When a motion is made under MCR 2.116(C)(8), summary disposition is appropriate if the "opposing party has failed to state a claim on which relief can be granted." A court may only consider the pleadings when a motion is based on this subrule. MCR 2.116(G)(5). "All well-pleaded factual allegations are accepted as true and construed in a light most favorable to the nonmovant." Maiden, 461 Mich at 119. "A motion under MCR 2.116(C)(8) may be granted only where the claims alleged are so clearly unenforceable as a matter of law that no factual development could possibly justify recovery." Id. (quotation marks and citation omitted).
Finally, "[w]hether a statute of frauds bars enforcement of a contract is a question of law that we review de novo." Kloian v Domino's Pizza, LLC, 273 Mich App 449, 458; 733 NW2d 766 (2006).
III. ANALYSIS
Under MCL 566.106,
No estate or interest in lands, other than leases for a term not exceeding 1 year, nor any trust or power over or concerning lands, or in any manner relating thereto, shall hereafter be created, granted, assigned, surrendered or declared, unless by act or operation of law, or by a deed or conveyance in writing, subscribed by the party creating, granting, assigning, surrendering or declaring the same, or by some person thereunto by him lawfully authorized by writing.
Plaintiff argues that it is seeking to enforce an "oral contract to develop real estate, sell it and divide the profits." Plaintiff contends that this type of agreement falls outside the purview of the statute of frauds contained in MCL 566.106 because the alleged oral agreement only relates to an interest in the proceeds of a real estate sale and does not involve any actual interest in real estate.
"As a general rule a contract relating to the disposition of the proceeds of land, in case of its sale, is not one for an interest in the land and may be enforced, though not in writing, after the land has been sold." Stewart v Young, 247 Mich 451, 456; 226 NW 222 (1929) (quotation marks and citation omitted); accord Koffman v Mathews, 352 Mich 390, 398; 89 NW2d 756 (1958) ("The general rule is that agreements to share profits and losses arising from the purchase and sale of real estate are not contracts for the sale or transfer of interests in land and need not be in writing.") (quotation marks and citation omitted).
In the instant case, however, the parcels of real property at issue have not been sold since being acquired by defendants, and there are no profits from a real estate sale that could be divided between the parties. Plaintiff is not actually claiming that an agreement to divide the profits from a sale of land has been breached but instead asserts a right to a monetary sum based on the value of the equity that the respective defendants hold in each property. In other words, plaintiff is essentially claiming to hold an interest in defendants' real property equity, even though plaintiff does not explicitly admit as much. "Equity" in this context means "[t]he amount by which the value of or an interest in property exceeds secured claims or liens; the difference between the value of the property and all encumbrances on it." Black's Law Dictionary (10th ed) (emphasis added). Our Supreme Court has explained the general concept of an interest in real property as follows:
The general rule is, that the word "interest" is broader and more comprehensive than the word "title." It embraces both legal and equitable rights. It covers rights in property less than title thereto, rights different from title, rights which may be enforced. legal [sic] rights.

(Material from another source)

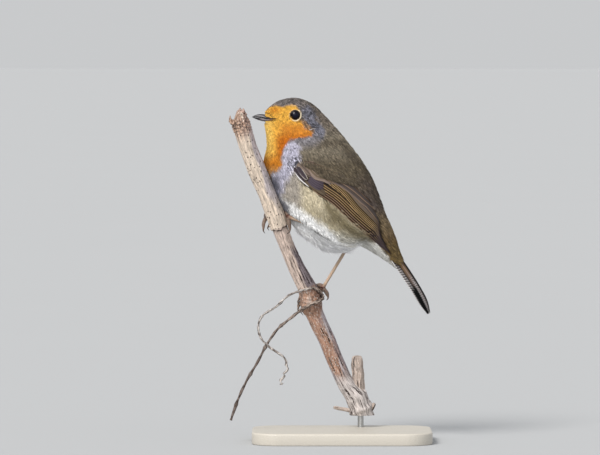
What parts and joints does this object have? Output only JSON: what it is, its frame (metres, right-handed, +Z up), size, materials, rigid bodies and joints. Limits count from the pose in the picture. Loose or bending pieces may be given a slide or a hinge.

Interest, in common speech in connection with land, includes all varieties of titles and rights. When given its plain and natural meaning it comprehends estates in fee, for life and for years, mortgages, liens, easements, attachments, and every kind of claim to land which can form the basis of a property right. [Lookholder v State Hwy Comm'r, 354 Mich 28, 36 n 7; 91 NW2d 834 (1958) (citations and some quotation marks omitted).]
In this case, it is clear from plaintiff's theory of relief as alleged in its complaint that plaintiff is not claiming a contractual right to proceeds from a sale in land but instead claims a property right to a portion of the value of each parcel of real estate. Thus, plaintiff's claim is premised on an interest in land, which comes within the statute of frauds contained in MCL 566.106. Lookholder, 354 Mich at 36 n 7. Because plaintiff's claim is premised on an alleged interest in the respective defendants' equity in each property, rather than on an interest in the proceeds of a sale of land, plaintiff's claim does not fall within the exception to the statute of frauds relied on by plaintiff. Stewart, 247 Mich 451, 456; Koffman, 352 Mich at 398. The trial court did not err by granting defendants' motion for summary disposition on the ground that the statute of frauds barred enforcing the alleged oral agreement regarding an interest in land.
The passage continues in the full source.